* AIM
Please quote the material exactly, every line of it.

=-=-=

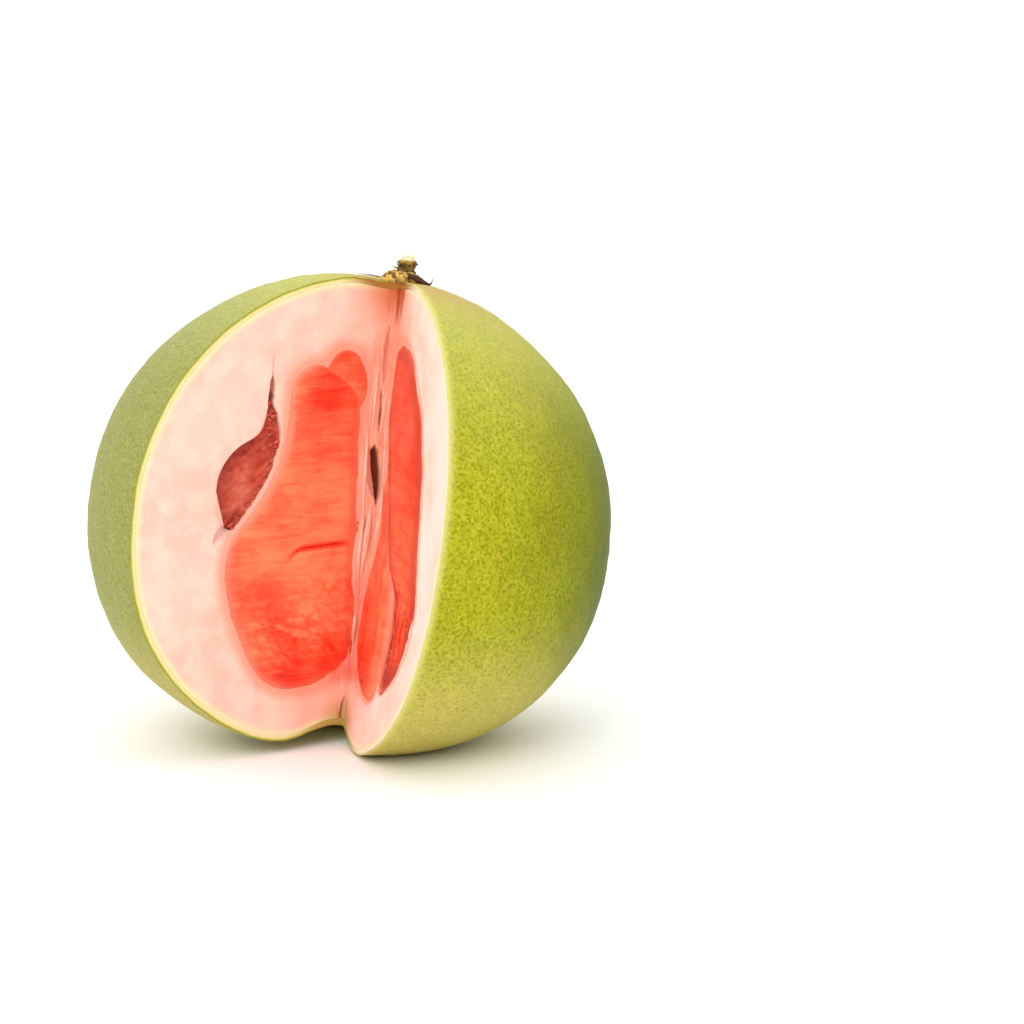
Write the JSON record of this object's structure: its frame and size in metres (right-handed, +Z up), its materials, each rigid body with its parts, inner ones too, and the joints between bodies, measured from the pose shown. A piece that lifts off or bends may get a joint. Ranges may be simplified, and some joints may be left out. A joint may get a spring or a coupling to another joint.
{
  "type": "cut pink pomelo grapefruit",
  "caption": "Large green-skinned citrus fruit with thick pale pith and pink flesh, resting upright with one wedge cut out of its front.",
  "frame": {"origin": "on the surface that the fruit rests on, under the middle of its bounding box", "axes": "+Z up, -Y towards the side that the wedge was cut from, +X to the right when the cut is in front"},
  "size_m": [0.148, 0.1432, 0.1385],
  "materials": {
    "rind": "semi-gloss waxy skin with fine oil glands",
    "pith": "matt, spongy, cut",
    "flesh": "moist and glossy",
    "dried_calyx": "dry, matt",
    "dried_stalk": "dry, rough, snapped"
  },
  "bodies": {
    "root": {"fruit": "rind", "calyx": "dried_calyx", "stem_stub": "dried_stalk"}
  },
  "joints": []
}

=-=-=

* EXERCISE RESULT
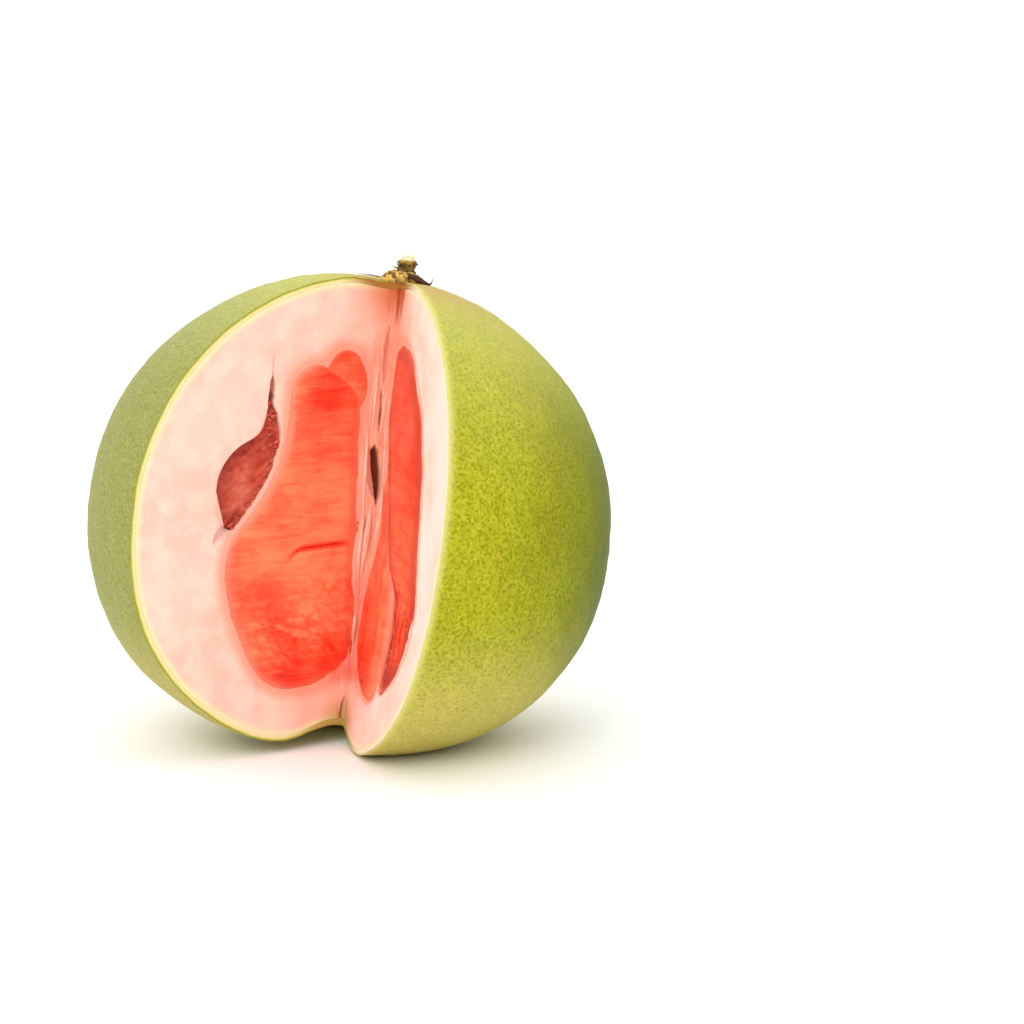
Write the JSON record of this object's structure: its frame and size in metres (right-handed, +Z up), its materials, each rigid body with its parts, inner ones too, and the joints between bodies, measured from the pose shown. A piece that lifts off or bends may get a joint. Ranges may be simplified, and some joints may be left out. A joint may get a spring or a coupling to another joint.
{
  "type": "cut pink pomelo grapefruit",
  "caption": "Large green-skinned citrus fruit with thick pale pith and pink flesh, resting upright with one wedge cut out of its front.",
  "frame": {"origin": "on the surface that the fruit rests on, under the middle of its bounding box", "axes": "+Z up, -Y towards the side that the wedge was cut from, +X to the right when the cut is in front"},
  "size_m": [0.148, 0.1432, 0.1385],
  "materials": {
    "rind": "semi-gloss waxy skin with fine oil glands",
    "pith": "matt, spongy, cut",
    "flesh": "moist and glossy",
    "dried_calyx": "dry, matt",
    "dried_stalk": "dry, rough, snapped"
  },
  "bodies": {
    "root": {"fruit": "rind", "calyx": "dried_calyx", "stem_stub": "dried_stalk"}
  },
  "joints": []
}